# EXTRACTED RECORDS start

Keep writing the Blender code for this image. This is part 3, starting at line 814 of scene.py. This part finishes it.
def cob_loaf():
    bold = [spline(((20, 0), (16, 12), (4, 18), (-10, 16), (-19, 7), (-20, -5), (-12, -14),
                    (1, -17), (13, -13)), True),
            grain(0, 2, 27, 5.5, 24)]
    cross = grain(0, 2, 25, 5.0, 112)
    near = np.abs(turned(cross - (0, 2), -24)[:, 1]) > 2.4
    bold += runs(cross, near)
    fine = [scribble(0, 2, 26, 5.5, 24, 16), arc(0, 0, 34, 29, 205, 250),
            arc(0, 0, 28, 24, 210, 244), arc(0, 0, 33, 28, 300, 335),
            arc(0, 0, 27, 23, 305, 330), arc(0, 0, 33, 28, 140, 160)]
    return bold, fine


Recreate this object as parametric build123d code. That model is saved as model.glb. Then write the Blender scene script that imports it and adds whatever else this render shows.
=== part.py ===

# EXTRACTED RECORDS end

OBJECTIVE -> Report the number of lines in the entries above that include the string "code". Give nothing but the number.

TASK SOLUTION -> 2